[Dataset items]
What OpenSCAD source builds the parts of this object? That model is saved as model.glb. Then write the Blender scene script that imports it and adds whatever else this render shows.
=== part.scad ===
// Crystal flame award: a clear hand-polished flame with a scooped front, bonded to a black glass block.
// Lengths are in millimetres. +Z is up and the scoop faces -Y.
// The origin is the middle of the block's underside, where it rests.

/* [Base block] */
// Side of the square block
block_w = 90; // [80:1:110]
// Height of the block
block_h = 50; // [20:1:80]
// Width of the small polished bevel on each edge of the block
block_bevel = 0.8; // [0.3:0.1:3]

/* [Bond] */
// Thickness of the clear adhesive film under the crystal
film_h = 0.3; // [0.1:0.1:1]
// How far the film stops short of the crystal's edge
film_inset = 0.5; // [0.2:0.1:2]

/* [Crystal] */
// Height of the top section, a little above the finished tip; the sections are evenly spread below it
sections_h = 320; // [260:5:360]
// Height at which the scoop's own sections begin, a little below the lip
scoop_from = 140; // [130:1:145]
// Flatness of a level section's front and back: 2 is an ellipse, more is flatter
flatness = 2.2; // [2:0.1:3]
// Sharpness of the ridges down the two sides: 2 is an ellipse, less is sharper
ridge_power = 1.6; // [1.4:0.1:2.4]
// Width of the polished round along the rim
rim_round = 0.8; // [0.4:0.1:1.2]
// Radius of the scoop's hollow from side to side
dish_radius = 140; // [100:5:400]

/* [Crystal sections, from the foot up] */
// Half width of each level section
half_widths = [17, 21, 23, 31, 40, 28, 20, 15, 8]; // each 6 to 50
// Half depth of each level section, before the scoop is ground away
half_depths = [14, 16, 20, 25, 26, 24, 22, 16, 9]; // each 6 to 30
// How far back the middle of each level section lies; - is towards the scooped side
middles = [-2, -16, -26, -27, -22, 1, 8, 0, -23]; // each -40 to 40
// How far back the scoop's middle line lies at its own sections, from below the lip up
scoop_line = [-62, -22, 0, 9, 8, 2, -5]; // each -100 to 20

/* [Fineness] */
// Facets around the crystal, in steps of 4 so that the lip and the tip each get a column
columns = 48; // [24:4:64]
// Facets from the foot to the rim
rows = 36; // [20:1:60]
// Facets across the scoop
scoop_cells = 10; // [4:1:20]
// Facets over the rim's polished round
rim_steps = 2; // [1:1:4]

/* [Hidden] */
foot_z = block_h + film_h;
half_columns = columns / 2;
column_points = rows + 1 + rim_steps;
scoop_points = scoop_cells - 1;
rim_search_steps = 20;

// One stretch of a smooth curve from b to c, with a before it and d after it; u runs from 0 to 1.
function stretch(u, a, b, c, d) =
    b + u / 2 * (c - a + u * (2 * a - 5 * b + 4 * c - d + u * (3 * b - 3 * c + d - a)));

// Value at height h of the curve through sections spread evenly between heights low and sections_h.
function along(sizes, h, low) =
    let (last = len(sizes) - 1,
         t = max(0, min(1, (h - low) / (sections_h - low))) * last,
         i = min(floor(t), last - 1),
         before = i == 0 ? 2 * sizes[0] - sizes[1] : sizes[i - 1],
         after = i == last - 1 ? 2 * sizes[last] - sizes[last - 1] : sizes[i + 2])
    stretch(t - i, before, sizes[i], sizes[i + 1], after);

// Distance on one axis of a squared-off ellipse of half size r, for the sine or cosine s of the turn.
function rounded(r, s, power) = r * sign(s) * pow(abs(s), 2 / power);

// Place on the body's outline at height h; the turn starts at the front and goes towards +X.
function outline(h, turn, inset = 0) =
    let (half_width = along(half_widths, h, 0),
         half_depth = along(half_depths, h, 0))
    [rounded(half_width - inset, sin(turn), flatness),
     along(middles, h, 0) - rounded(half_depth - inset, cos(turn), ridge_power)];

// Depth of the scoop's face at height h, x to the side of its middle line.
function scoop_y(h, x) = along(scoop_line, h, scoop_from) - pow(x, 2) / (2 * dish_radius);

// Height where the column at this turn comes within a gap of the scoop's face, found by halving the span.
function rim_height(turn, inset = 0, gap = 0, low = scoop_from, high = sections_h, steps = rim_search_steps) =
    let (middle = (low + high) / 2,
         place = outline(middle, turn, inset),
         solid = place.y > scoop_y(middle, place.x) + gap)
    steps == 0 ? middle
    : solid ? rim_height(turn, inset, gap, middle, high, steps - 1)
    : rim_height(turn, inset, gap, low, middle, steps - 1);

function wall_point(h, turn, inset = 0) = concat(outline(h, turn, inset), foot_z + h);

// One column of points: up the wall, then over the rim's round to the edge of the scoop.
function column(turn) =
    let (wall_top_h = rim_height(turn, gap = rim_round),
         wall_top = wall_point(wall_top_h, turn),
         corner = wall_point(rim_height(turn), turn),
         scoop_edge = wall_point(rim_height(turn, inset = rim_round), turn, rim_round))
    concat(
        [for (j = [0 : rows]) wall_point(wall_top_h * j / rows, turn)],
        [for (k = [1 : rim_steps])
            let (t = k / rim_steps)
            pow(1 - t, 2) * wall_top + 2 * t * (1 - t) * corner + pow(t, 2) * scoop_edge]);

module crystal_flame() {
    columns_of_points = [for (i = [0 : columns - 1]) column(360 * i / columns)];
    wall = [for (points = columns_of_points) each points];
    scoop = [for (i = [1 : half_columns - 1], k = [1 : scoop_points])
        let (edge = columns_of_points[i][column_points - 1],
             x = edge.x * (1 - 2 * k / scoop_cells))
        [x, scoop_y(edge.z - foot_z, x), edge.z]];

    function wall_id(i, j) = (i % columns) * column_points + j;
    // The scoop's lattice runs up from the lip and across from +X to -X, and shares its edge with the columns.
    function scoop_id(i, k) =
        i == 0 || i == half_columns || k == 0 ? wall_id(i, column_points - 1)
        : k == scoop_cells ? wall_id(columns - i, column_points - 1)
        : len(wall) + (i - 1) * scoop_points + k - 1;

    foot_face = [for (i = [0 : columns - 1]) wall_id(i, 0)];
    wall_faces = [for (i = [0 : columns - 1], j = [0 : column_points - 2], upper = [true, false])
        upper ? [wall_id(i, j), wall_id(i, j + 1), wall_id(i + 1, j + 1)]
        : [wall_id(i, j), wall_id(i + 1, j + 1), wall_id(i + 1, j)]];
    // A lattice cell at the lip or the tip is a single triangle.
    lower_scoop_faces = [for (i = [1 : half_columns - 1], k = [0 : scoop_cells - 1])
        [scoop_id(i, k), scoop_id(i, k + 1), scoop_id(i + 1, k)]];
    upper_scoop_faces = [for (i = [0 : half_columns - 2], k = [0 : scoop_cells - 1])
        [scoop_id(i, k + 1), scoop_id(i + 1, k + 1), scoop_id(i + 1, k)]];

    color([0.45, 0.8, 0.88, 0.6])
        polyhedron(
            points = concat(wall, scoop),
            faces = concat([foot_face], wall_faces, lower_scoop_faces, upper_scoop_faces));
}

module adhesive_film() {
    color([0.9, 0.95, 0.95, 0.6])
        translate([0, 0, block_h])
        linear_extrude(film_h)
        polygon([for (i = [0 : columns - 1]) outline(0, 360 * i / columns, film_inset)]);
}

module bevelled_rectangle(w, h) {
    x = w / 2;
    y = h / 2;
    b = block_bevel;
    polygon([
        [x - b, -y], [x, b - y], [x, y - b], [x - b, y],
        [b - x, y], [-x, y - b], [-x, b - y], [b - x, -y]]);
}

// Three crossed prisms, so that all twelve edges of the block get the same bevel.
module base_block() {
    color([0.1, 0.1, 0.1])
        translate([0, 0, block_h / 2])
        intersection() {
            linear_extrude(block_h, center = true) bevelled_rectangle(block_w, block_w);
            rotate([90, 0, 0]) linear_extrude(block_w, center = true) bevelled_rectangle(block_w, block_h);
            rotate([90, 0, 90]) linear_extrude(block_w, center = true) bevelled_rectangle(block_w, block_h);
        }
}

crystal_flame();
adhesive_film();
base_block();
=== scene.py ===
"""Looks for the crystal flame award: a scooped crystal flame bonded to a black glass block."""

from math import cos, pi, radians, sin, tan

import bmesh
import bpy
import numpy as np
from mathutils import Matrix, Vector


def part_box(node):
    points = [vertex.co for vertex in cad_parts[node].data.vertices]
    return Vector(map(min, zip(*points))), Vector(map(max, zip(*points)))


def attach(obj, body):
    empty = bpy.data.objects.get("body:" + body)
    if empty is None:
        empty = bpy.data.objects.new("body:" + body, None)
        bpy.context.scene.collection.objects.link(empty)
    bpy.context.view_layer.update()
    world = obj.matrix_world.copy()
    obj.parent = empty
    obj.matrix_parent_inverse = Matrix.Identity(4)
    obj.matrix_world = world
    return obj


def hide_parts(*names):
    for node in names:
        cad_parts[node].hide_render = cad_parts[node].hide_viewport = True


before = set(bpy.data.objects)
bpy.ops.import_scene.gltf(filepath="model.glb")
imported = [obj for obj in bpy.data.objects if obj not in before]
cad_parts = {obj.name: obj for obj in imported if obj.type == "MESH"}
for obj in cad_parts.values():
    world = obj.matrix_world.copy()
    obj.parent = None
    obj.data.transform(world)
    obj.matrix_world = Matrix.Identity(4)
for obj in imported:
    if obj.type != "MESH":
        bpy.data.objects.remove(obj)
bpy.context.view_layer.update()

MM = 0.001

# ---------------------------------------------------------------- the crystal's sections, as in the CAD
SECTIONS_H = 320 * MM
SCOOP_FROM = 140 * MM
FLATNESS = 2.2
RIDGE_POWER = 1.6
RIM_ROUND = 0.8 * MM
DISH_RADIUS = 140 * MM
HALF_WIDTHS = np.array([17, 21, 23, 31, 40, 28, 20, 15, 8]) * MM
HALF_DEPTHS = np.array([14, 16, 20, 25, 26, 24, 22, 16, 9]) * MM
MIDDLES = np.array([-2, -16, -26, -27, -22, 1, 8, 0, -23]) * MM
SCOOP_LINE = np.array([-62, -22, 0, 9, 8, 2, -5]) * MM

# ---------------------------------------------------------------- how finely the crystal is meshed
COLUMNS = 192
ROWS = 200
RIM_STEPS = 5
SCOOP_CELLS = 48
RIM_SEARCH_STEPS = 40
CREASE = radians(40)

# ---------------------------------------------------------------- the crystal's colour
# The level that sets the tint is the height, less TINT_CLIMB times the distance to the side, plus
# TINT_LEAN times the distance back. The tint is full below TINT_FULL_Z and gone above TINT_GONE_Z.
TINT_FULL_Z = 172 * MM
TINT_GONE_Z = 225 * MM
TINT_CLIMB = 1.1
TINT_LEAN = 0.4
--
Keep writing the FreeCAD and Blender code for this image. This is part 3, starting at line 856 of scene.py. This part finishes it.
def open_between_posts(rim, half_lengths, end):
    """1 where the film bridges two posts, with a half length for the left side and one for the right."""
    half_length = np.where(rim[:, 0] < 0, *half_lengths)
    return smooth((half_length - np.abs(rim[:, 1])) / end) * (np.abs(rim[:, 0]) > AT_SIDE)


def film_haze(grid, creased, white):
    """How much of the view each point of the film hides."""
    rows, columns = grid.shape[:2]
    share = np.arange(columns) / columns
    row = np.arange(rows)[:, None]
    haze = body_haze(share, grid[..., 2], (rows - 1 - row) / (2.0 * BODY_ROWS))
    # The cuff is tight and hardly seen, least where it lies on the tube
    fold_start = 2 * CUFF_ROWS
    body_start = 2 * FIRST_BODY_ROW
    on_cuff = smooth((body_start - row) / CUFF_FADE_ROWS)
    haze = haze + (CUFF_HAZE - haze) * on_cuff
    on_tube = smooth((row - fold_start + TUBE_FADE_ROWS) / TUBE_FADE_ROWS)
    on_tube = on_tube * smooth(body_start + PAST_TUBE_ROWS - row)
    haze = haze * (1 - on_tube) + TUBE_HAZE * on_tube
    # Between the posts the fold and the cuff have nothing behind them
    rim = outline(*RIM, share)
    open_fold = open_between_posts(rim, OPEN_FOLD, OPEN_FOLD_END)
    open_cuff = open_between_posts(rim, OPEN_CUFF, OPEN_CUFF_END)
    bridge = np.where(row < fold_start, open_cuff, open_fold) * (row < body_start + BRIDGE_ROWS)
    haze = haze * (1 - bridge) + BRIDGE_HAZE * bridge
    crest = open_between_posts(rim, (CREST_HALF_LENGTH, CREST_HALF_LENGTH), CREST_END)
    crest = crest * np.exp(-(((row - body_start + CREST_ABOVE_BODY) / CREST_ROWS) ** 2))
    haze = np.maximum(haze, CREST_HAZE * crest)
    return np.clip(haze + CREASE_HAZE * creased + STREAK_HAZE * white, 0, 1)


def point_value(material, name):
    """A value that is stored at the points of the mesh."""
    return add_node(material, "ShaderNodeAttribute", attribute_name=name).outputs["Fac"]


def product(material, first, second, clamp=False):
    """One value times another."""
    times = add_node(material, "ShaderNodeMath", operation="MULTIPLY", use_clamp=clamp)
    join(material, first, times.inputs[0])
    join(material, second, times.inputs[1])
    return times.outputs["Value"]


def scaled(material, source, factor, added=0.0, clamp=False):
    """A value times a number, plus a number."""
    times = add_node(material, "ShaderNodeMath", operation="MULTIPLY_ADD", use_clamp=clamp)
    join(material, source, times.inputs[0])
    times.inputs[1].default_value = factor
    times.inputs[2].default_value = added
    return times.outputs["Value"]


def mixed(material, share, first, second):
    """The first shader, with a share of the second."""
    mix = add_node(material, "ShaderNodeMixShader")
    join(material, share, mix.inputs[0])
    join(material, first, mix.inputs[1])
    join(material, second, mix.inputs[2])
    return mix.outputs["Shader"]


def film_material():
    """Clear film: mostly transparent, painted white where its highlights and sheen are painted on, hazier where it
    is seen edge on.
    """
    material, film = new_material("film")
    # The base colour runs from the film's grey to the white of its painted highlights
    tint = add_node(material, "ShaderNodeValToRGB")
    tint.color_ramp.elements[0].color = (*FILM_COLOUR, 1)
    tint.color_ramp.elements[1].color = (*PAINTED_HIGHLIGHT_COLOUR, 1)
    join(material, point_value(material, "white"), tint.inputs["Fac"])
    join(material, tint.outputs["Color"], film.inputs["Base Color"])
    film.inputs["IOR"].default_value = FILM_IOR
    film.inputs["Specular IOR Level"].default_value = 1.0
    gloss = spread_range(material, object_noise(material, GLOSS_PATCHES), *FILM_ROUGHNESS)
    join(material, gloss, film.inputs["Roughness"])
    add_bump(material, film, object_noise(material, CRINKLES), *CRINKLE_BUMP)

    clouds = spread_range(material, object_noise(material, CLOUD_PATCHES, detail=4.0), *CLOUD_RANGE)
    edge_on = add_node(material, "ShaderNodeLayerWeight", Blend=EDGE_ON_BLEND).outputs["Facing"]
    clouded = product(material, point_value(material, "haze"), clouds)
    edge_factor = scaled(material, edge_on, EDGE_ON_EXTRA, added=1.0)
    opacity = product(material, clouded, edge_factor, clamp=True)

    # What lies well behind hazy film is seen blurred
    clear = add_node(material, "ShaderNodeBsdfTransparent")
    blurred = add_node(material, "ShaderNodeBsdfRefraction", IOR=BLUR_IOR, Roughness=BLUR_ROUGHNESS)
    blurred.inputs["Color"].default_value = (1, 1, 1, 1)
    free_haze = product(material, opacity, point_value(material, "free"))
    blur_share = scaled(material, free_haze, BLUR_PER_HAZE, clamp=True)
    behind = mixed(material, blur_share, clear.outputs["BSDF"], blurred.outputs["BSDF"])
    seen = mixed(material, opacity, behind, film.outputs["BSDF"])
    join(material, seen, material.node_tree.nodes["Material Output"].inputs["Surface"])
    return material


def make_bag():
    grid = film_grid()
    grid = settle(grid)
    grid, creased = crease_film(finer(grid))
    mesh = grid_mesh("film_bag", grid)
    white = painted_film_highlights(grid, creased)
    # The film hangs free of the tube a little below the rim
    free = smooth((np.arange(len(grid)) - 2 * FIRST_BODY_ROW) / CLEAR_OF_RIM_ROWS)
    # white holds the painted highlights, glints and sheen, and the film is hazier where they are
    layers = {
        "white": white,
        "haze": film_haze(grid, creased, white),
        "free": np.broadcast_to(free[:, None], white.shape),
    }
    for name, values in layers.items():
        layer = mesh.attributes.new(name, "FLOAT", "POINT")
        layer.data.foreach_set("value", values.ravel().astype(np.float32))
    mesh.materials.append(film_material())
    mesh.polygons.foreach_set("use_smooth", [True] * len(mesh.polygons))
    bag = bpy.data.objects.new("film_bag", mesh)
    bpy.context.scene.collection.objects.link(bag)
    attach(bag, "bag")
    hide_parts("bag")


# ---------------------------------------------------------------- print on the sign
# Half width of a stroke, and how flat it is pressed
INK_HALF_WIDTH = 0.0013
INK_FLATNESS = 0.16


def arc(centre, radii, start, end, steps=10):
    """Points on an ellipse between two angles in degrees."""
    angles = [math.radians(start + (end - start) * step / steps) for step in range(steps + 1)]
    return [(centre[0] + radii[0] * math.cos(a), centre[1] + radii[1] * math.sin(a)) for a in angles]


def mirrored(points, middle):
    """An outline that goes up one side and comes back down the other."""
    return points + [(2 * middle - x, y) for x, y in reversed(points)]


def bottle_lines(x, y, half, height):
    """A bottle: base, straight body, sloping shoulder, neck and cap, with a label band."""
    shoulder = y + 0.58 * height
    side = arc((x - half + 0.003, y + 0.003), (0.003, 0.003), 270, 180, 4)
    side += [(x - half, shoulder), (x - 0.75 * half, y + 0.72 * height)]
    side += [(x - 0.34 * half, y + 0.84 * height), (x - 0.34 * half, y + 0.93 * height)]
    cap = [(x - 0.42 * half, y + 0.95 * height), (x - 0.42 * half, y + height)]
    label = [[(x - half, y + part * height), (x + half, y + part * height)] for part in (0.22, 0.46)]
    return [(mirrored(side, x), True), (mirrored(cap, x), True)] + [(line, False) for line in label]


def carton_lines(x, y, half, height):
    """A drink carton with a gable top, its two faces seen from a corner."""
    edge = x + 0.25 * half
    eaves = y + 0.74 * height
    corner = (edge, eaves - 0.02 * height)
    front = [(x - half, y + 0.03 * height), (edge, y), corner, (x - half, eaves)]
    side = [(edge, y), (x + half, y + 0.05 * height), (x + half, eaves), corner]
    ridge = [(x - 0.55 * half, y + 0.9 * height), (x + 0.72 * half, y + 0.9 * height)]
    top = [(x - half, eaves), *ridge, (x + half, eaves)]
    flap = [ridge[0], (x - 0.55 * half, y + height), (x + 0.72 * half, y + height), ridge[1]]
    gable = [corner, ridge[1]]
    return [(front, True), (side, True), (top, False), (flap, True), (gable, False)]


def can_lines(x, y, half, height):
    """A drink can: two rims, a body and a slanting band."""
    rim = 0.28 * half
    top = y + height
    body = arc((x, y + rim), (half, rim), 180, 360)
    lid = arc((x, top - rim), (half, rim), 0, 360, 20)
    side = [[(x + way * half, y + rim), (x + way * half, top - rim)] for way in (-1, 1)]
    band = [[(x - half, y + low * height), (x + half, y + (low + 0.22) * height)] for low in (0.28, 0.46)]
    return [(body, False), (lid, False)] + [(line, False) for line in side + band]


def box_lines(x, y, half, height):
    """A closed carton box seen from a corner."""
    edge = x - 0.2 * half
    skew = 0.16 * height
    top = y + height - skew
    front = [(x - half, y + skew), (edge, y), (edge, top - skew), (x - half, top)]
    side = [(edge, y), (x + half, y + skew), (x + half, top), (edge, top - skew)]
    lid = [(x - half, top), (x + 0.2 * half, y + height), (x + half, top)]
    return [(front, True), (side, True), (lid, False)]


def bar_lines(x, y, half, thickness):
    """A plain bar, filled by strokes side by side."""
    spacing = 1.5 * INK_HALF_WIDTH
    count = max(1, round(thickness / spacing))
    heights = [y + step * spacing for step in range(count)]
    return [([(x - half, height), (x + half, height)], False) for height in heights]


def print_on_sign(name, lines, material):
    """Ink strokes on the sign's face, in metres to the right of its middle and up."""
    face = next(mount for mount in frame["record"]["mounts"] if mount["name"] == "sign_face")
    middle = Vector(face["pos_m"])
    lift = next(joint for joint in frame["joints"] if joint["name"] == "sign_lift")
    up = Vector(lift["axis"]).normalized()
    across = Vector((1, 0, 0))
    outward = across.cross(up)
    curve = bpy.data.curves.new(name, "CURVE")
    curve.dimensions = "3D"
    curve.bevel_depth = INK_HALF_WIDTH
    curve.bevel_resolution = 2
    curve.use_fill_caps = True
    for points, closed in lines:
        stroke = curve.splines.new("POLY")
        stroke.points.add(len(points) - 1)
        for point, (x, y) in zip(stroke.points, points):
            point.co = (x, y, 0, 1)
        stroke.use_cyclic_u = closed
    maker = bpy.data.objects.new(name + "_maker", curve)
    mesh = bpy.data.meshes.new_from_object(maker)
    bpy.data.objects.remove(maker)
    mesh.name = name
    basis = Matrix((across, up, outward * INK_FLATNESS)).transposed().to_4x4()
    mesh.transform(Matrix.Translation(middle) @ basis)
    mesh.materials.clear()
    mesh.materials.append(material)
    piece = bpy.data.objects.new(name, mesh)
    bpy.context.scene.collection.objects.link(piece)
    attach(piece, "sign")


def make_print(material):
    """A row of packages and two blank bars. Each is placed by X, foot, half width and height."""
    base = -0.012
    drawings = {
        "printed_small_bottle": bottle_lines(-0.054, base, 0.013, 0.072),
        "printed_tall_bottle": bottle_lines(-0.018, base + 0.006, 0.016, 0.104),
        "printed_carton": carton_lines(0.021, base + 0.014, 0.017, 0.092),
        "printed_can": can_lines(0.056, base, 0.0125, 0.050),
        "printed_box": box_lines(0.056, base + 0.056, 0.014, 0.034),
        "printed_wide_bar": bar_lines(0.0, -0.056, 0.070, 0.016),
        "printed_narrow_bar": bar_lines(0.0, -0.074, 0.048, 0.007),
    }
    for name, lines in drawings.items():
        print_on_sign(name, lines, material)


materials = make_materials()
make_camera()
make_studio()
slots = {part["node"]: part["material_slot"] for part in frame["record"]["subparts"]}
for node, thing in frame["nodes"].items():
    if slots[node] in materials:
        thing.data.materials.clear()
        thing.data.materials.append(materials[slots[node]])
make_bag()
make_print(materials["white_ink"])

What you should do
Exactly the lines from the line containing "module bevelled_rectangle(w, h)" to the line containing "obj.parent = empty", both included, are to be set down; no other line belongs in the answer.

Complete output
module bevelled_rectangle(w, h) {
    x = w / 2;
    y = h / 2;
    b = block_bevel;
    polygon([
        [x - b, -y], [x, b - y], [x, y - b], [x - b, y],
        [b - x, y], [-x, y - b], [-x, b - y], [b - x, -y]]);
}

// Three crossed prisms, so that all twelve edges of the block get the same bevel.
module base_block() {
    color([0.1, 0.1, 0.1])
        translate([0, 0, block_h / 2])
        intersection() {
            linear_extrude(block_h, center = true) bevelled_rectangle(block_w, block_w);
            rotate([90, 0, 0]) linear_extrude(block_w, center = true) bevelled_rectangle(block_w, block_h);
            rotate([90, 0, 90]) linear_extrude(block_w, center = true) bevelled_rectangle(block_w, block_h);
        }
}

crystal_flame();
adhesive_film();
base_block();
=== scene.py ===
"""Looks for the crystal flame award: a scooped crystal flame bonded to a black glass block."""

from math import cos, pi, radians, sin, tan

import bmesh
import bpy
import numpy as np
from mathutils import Matrix, Vector


def part_box(node):
    points = [vertex.co for vertex in cad_parts[node].data.vertices]
    return Vector(map(min, zip(*points))), Vector(map(max, zip(*points)))


def attach(obj, body):
    empty = bpy.data.objects.get("body:" + body)
    if empty is None:
        empty = bpy.data.objects.new("body:" + body, None)
        bpy.context.scene.collection.objects.link(empty)
    bpy.context.view_layer.update()
    world = obj.matrix_world.copy()
    obj.parent = empty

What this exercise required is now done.